With beach volleyball at the base of the Eiffel Tower, equestrian events at Versailles, and skateboarding at the Place de la Concorde, Jenkins points out that the security complexities are incomprehensible. No amount of surveillance is going to protect spectators and athletes if terrorists take it in their mind to strike. 

It is because of the possibilities for mayhem, Jenkins believes, that the organizers were not willing to deliver up “the usual sugary pageantry.” No “candied and cloying” presentation for them. No “pixies prattling songs about peace in Paris.” No “hackneyed sequences of stuffed-animal mascots dancing with children, and the ever-obligatory chrysalis and butterflies.” Here’s what we got instead:

The Conciergerie, prison to Marie Antoinette, spouted ribbons of blood and red smoke from its windows, while a metal band clanged like iron doors slamming. The subjects of great paintings burst out of the frames to peer like inmates from windows of museums. An armored horsewoman, one part Joan of Arc and one part robot, clattered down the Seine as if charging to battle, bearing — the flag of peace? 

And now for the literary influences. The unknown torchbearer, Jenkins says,

was meant to be an amalgam of French characters and totems: the Man in the Iron Mask from Dumas, the Phantom of the Opera, Ezio from Assassin’s Creed, the wolfishly named thief and master of disguise Arsène Lupin, and Belphegor, or as Victor Hugo described him, Hell’s Ambassador.

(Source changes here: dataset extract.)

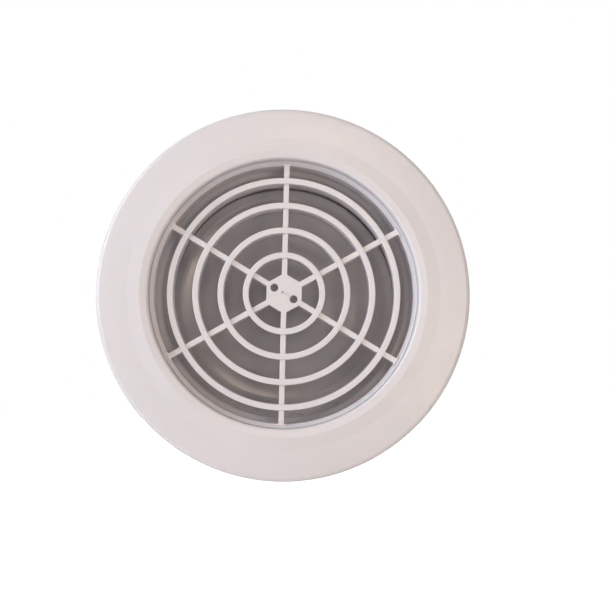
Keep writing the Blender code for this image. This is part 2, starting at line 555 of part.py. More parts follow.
def make_stator():
    """A C-shaped lamination stack closed by a bar that carries the coil, with a shading ring on each pole."""
    side, top, bottom = 24 * MM, 19.2 * MM, -20 * MM
    leg = 17 * MM
    right = [(leg, top), (leg, BAR_HIGH), (side - MM, BAR_HIGH), (side, BAR_HIGH - MM)]
    right += [(side, bottom + 3 * MM), (side - 3 * MM, bottom)]
    outline = right + [(-x, z) for x, z in reversed(right)]
    shading = [(radians(35), radians(60)), (radians(215), radians(240))]
    shading_r = 15.6 * MM
    spots = [[(shading_r * cos(a), shading_r * sin(a)) for a in pair] for pair in shading]
    holes = [circle(0, 0, STATOR_BORE, MEDIUM)]
    holes += [circle(x, 0, 2.3 * MM, TINY) for x in (-MOTOR_SCREW_X, MOTOR_SCREW_X)]
    holes += [circle(x, z, 1.2 * MM, TINY) for pair in spots for x, z in pair]
    flat("stator_core", [outline, *holes], "XZ", STACK_FRONT, STACK_BACK, LAMINATE)
    end = leg - GAP
    box("coil_core_bar", (-end, STACK_FRONT, BAR_LOW), (end, STACK_BACK, BAR_HIGH), LAMINATE)

    front, back = STACK_FRONT - 1.5 * MM, STACK_BACK + 1.5 * MM
    for i, ((x0, z0), (x1, z1)) in enumerate(spots):
        corners = [(x0, STACK_MID, z0), (x0, front, z0), (x1, front, z1), (x1, back, z1), (x0, back, z0)]
        ring = wire(f"shading_ring_{i + 1}", corners, 0.75 * MM, COPPER, sides_over_four=1)
        ring.data.splines[0].use_cyclic_u = True


def make_coil():
    """The bobbin slides on the bar, and holds the winding."""
    front, back = 107.6 * MM, 124.4 * MM
    low, high = 26.1 * MM, 36.9 * MM
    wall = 1.1 * MM
    core = [rounded_rectangle(front, back, low, high, MM)]
    room = [rounded_rectangle(front + wall, back - wall, low + wall, high - wall, 0.3 * MM)]
    flange = [rounded_rectangle(102.5 * MM, 129.5 * MM, 20.5 * MM, 42.5 * MM, 2 * MM)]
    bobbin = flat("coil_bobbin", core + room, "YZ", -15.5 * MM, 15.5 * MM, NYLON)
    for i, side in enumerate((-1, 1)):
        x0, x1 = sorted((side * 15 * MM, side * 16 * MM))
        join(bobbin, flat(f"bobbin_flange_{i}", flange + room, "YZ", x0, x1))
    gap_hole = [rounded_rectangle(front - GAP, back + GAP, low - GAP, high + GAP, MM)]
    outer = [rounded_rectangle(103.5 * MM, 128.5 * MM, 21.6 * MM, 41.4 * MM, 4 * MM)]
    flat("coil_winding", outer + gap_hole, "YZ", -14.6 * MM, 14.6 * MM, COPPER)


def make_bearings():
    """At each end of the stack: a strap with a cup, and in the cup a bearing and its retainer."""
    for name, sign in (("front", -1), ("rear", 1)):
        face = STACK_MID + sign * (STACK_BACK - STACK_MID)

        def off(distance, face=face, sign=sign):
            return face + sign * distance

        half = [(24.5, 0.3), (24.5, 1.8), (14.9, 1.8), (13.6, 6.6), (0, 6.6)]
        under = [(0, 5.1), (12.4, 5.1), (13.7, 0.3)]
        right = [(x * MM, off(d * MM)) for x, d in half]
        inner = [(x * MM, off(d * MM)) for x, d in under]
        outline = right + [(-x, y) for x, y in reversed(right[:-1])]
        outline += [(-x, y) for x, y in reversed(inner[1:])] + inner
        strap = flat(f"{name}_bearing_bracket", [outline], "XY", -6.5 * MM, 6.5 * MM, ZINC)
        cup0, cup1 = sorted((off(3.8 * MM), off(9.3 * MM)))
        join(strap, cylinder(f"{name}_cup", 8.2 * MM, cup0, cup1, MEDIUM))
        room0, room1 = sorted((off(2 * MM), off(8.3 * MM)))
        cut(strap, cylinder(f"{name}_cup_room", 6.6 * MM, room0, room1, MEDIUM))
        hole0, hole1 = sorted((off(-MM), off(12 * MM)))
        cut(strap, cylinder(f"{name}_cup_hole", 3.6 * MM, hole0, hole1, SMALL))
        for i, x in enumerate((-MOTOR_SCREW_X, MOTOR_SCREW_X)):
            cut(strap, cylinder(f"{name}_foot_{i}", 2.2 * MM, hole0, hole1, TINY, centre=(x, 0)))
        ball = [(SHAFT_HOLE, 4.3), (3.8, 4.3), (4.8, 5.2), (4.8, 7.1), (3.8, 8.0), (SHAFT_HOLE, 8.0)]
        outline = [(r if r == SHAFT_HOLE else r * MM, off(d * MM)) for r, d in ball]
        turned(f"{name}_bearing", outline, SMALL, BRONZE)
        held = sorted((off(3.5 * MM), off(4.0 * MM)))
        washer(f"{name}_bearing_retainer", 3.4 * MM, 6.3 * MM, *held, SMALL, STEEL)


def make_motor_support():
    """A plate on four arms inside a band, and what holds the motor to it and it to the housing."""
    support = washer("motor_support", BAND_IN, BAND_OUT, BAND_FRONT, BAND_BACK, LARGE, SHELL)
    plate_r = 26 * MM
    join(support, washer("support_plate", 10.5 * MM, plate_r, SUPPORT_FRONT, SUPPORT_BACK, MEDIUM))
    for i, angle in enumerate(SUPPORT_ANGLES):
        low = (24.5 * MM, SUPPORT_FRONT + 0.2 * MM, -3 * MM)
        arm = box(f"support_arm_{i}", low, (45.5 * MM, SUPPORT_BACK + 0.6 * MM, 3 * MM))
        boss = box(f"support_boss_{i}", (38 * MM, 95 * MM, -3.6 * MM), (45.3 * MM, 100.3 * MM, 3.6 * MM))
        pilot = cylinder(f"support_pilot_{i}", 1.4 * MM, 39 * MM, 50 * MM, TINY, axis="X", centre=(98 * MM, 0))
        join(support, swing(arm, angle), swing(boss, angle))
        cut(support, swing(pilot, angle))
        screw = screw_shape(f"support_screw_{i + 1}", MM, 2.4 * MM, 51 * MM, 49.7 * MM, 41 * MM, "X", (98 * MM, 0))
        swing(screw, angle)
    head = STACK_BACK + 2.1 * MM
    rubber = (POST_BACK + GAP, STACK_FRONT - 2.1 * MM)
    nut = (SUPPORT_FRONT - 2.3 * MM, SUPPORT_FRONT - GAP)
    for i, x in enumerate((-MOTOR_SCREW_X, MOTOR_SCREW_X)):
        spot = (x, 0)
        join(support, cylinder(f"support_post_{i}", 4.2 * MM, SUPPORT_FRONT + 0.1 * MM, POST_BACK, SMALL, centre=spot))
        cut(support, cylinder(f"post_hole_{i}", 2.1 * MM, 90 * MM, 108 * MM, SMALL, centre=spot))
        washer(f"vibration_washer_{i + 1}", 2.1 * MM, 4.2 * MM, *rubber, SMALL, RUBBER, centre=spot)
        screw_shape(f"motor_screw_{i + 1}", MOTOR_SCREW_R, 3.6 * MM, head + 2 * MM, head, 94.2 * MM, "Y", spot)
        washer(f"motor_nut_{i + 1}", MOTOR_SCREW_R + 2 * GAP, 3.6 * MM, *nut, 6, STEEL, centre=spot)


def make_leads():
    """Two insulated leads: over the coil's front edge, up through the grommet, and into the terminal block."""
    z = WIRE_Z / MM
    winding = [[(3.0, 101.3, 35), (3.2, 100.9, 41), (4.6, 101.6, 43.3)], [(6.6, 101.3, 35), (6.8, 100.9, 41)]]
    through = [[(6.9, 104.6, 44.2), (7.8, 106.9, 46.4), (7.8, 107, 51)], [(8.4, 102.2, 43.1), (10, 105.2, 44.2)]]
    into = [
        [(8.2, 104.6, 53.8), (9.6, 101, 54), (10.9, 97.6, z), (10.4, 95, z), (8.4, 94, z), (4.6, 94, z)],
        [(10.3, 106.9, 46.6), (10.3, 107, 51.4), (12, 105, 53.6), (13.5, 101, z), (13.5, 91, z), (12.6, 87.6, z)]
        + [(10.2, 86, z), (4.6, 86, z)],
    ]
    for i, parts in enumerate(zip(winding, through, into)):
        corners = [Vector(point) * MM for part in parts for point in part]
        wire(f"motor_lead_{i + 1}", smooth_route(corners, 2.2 * MM), LEAD_R, WIRE)


# --- Spring clips ---


def clip_path(side):
    """The wire of one clip: a cross bar, a coil, a leg out to a round end, and the same again mirrored in z."""
    leg = Vector((cos(CLIP_REST), sin(CLIP_REST)))
    start = CLIP_REST - pi / 2
    turns = (start % (2 * pi)) + 2 * pi
    coil_steps = 19

    def spot(flat_place, z):
        return (side * (PIVOT_X + flat_place[0]), PIVOT_Y + flat_place[1], z)

    half = [((CLIP_COIL_R, 0), 0.5 * MM)]
    for i in range(coil_steps + 1):
        part = i / coil_steps
        a = start - turns * (1 - part)
        z = CLIP_INNER_Z + (CLIP_LEG_Z - CLIP_INNER_Z) * part
        half.append(((CLIP_COIL_R * cos(a), CLIP_COIL_R * sin(a)), z))
    base = Vector((cos(start), sin(start))) * CLIP_COIL_R
    bend = CLIP_REACH - CLIP_LEG_Z
    end_steps = 4
    for i in range(end_steps + 1):
        a = pi / 2 * i / end_steps
        half.append((base + leg * (bend + CLIP_LEG_Z * sin(a)), CLIP_LEG_Z * cos(a)))
    whole = [spot(p, z) for p, z in half] + [spot(p, -z) for p, z in reversed(half[:-1])]
    return whole


def make_clips():
    """On each side: a bracket screwed to the housing, a pin, and a sprung wire that grips the board's back."""
    for name, side in (("left", -1), ("right", 1)):

        def span(x0, x1, side=side):
            return sorted((side * x0 * MM, side * x1 * MM))

        x0, x1 = span(52.3, 53.3)
        bracket = box(f"clip_bracket_{name}", (x0, 20.5 * MM, -10 * MM), (x1, 39 * MM, 10 * MM), STEEL)
        x0, x1 = span(52.9, 60)
        for i, z in enumerate((-9.5 * MM, 9.5 * MM)):
            ear = box(f"clip_ear_{name}_{i}", (x0, 22 * MM, z - 0.48 * MM), (x1, 30 * MM, z + 0.48 * MM))
            join(bracket, ear)
        pivot = (side * PIVOT_X, PIVOT_Y)
        cut(bracket, cylinder(f"clip_pin_hole_{name}", 1.5 * MM, -12 * MM, 12 * MM, SMALL, axis="Z", centre=pivot))
        x0, x1 = span(50, 56)
        cut(bracket, cylinder(f"clip_screw_hole_{name}", 1.6 * MM, x0, x1, TINY, axis="X", centre=(BRACKET_SCREW_Y, 0)))
        cylinder(f"clip_pin_{name}", 1.2 * MM, -11.2 * MM, 11.2 * MM, SMALL, STEEL, "Z", pivot)
        clip = wire(f"spring_clip_{name}", clip_path(side), CLIP_WIRE, STEEL, 1)
        joint_at(f"spring_clip_{name}_hinge", (*pivot, 0), clip)
        ends = (side * 55 * MM, side * 53.6 * MM, side * 49.2 * MM)
        screw_shape(f"bracket_screw_{name}", 1.1 * MM, 2.4 * MM, *ends, "X", (BRACKET_SCREW_Y, 0))


make_bezel()
make_grille()
make_housing()
make_terminals()
make_damper()
make_impeller()
make_stator()
make_coil()
make_bearings()
make_motor_support()
make_leads()
make_clips()
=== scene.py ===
"""The looks of a flush-mounted bathroom extractor fan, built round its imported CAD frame.

Lengths are in metres, except for the edges' roundings that tube, rod, block and plate take in millimetres.
The fan's axis is Y, its grille faces -Y, and +Z is up.
"""

from math import acos, cos, pi, radians, sin, tan

import bmesh
import bpy
from mathutils import Matrix, Vector


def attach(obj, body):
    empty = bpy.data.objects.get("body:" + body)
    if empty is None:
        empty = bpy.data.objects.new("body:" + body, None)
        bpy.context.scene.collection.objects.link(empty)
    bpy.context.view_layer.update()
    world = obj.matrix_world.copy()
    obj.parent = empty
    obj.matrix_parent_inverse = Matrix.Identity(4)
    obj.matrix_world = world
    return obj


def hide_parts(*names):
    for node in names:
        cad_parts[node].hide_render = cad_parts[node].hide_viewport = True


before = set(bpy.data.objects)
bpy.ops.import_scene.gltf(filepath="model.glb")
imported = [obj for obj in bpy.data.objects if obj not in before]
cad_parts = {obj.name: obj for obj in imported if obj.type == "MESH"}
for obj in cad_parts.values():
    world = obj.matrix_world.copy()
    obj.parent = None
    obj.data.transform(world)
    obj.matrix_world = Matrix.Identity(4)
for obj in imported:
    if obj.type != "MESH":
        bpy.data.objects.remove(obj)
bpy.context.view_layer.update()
MM = 0.001
CASE, ROTOR, GRILLE = "fan_case", "impeller_and_rotor", "grille_insert"


def metres(*sizes):
    """The same sizes, given in millimetres."""
    return [size * MM for size in sizes]


# --- Sizes, as in the CAD model ---

GAP = 0.3 * MM
THIRDS = [radians(a) for a in (30, 150, 270)]
SIDES = (("left", -1), ("right", 1))
SNAP_Y0, SNAP_Y1, SNAP_W = metres(11.4, 14.6, 7.2)
RIM_IN, RIM_OUT, RIM_CREST, RIM_FRONT, RIM_BACK = metres(49, 50.2, -1.3, 0.2, 9.0)
RING_IN, RING_PITCH, RING_W, RING_FRONT, RING_BACK = metres(13.26, 9.46, 2.3, -1.4, 6.8)
SPOKE_W, SPOKE_FRONT, SPOKE_BACK = metres(2.1, -0.5, 6.2)
RINGS, SPOKES = 4, 6
HUB_CORNER_R, HUB_BACK, HUB_HOLE_R, HUB_HOLE_AT = metres(7.7, 4.6, 1.45, 4.25)
HUB_HOLE_ANGLE = radians(150)

SPINDLE_Y, SPINDLE_HALF = metres(28.4, 47)
ON_SPINDLE = ("Z", (0, SPINDLE_Y))
FLAP_R, FLAP_FRONT, FLAP_BACK, FLAP_SEAM = metres(46.3, 24.3, 25.5, 0.4)
KNUCKLE_R, KNUCKLE_BORE, KNUCKLE_L = metres(2.2, 1.35, 8)
FLAP_SPRING_R, FLAP_SPRING_WIRE, FLAP_SPRING_HALF, FLAP_SPRING_LEG = metres(2.0, 0.25, 6, 11)

PAD_X, PAD_Y0, PAD_Y1 = metres(52, 19.5, 39.5)
BRACKET_SCREW_Y, SUPPORT_SCREW_Y = metres(35.4, 98)

BOX_X, BOX_WALL, BOX_Y0, BOX_Y1 = metres(17, 2, 74, 114)
BOX_FLOOR, BOX_RIM, LID_TOP = metres(49.9, 59.2, 61.5)
POLES, POLE_SCREWS = metres(86, 94), metres(-3.2, 3.2)
WIRE_Z = 53 * MM
CABLE_X, CABLE_Z, CABLE_HOLE_R = metres(-7, 54.6, 4)
LEAD_X, LEAD_Y, LEAD_HOLE_R, LEAD_R = metres(9, 107, 3.3, 0.9)
LID_SCREWS = [metres(12.4, 78.2), metres(-12.4, 78.2)]
CLAMP_SCREWS = [metres(-12.6, 104), metres(-1.4, 104)]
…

All of them fugitives from autocratic imprisonment or isolation in deep chambers, ostracized as monsters in belfries and underground cisterns.

Let’s unpack this. Except for Belphegor, who apparently is a demon, all the figures have associations with France’s revolutionary spirit—which is to say, they represent a (sometimes problematic) alternative to the established order.

Alexander Dumas’s The Man in the Iron Mask is the final book in the Three Musketeers series, all of which I read avidly as a boy. The prisoner is Louis XIV’s secret twin brothers, whom the parents have rendered anonymous for fear of the political problems that might arrive later for Louis. And indeed, Athos, Porthos, and Aramis are seeking to rescue him and put him on the throne, which sets them in conflict with the establishment D’Artagnan, now head of the musketeers.

One could say that Phantom of the Opera, originally a 1910 novel by Gaston Leroux but better known from the 1925 Lon Chaney film and the 1986 Andrew Lloyd Webber 1986 musical, has its own revolutionary theme: management does not appreciate the phantom’s musical preferences. And then there’s Arsène Lupin, the Maurice Leblanc creation that many Americans first learned about through the French Netflix series. The gentleman thief, who uses his Sherlock Holmes-level brain to rob from the rich and redistribute among the deserving, has long been a fixture in French cinema.

Ezio is apparently a video game figure from Assassin’s Creed (I had to look this up), a member of a 15th century secret order dedicated to safeguarding peace and freedom. Jenkins also mentions Jean Valjean from Les Misérables, who scales walls, plunges into tunnels, and rescues revolutionaries (one anyway) while being hounded by police inspector Javert. The columnist observes,

France’s literature, music and philosophy are drenched in this stuff — idealists crushed at the barricades, bayed to death by Javert fanatics or head-seeking throngs, driven to dungeons from which they seek to break out into open air. This culture does not lend itself to cloying clichés. There is no escaping the buried truth of it — especially during this Olympics, an exercise taking place right on the cobblestones.

By means of its opening ceremony, Jenkins says, France was telling us,

We’ve had our heads and our hearts broken for thousands of years, but we’ve found our way to civilized culture, because we choose not to hide or dispute our dank past, but to marry it to modernity. We have blood in the deep ancient cracks of our streets and the hidden dungeons where people were manacled in the cistern-seeping dark. Yet despite all those violent epochal fractures, here is our country, at peace enough to host you.

Not exactly a warm and fuzzy welcome. But very French.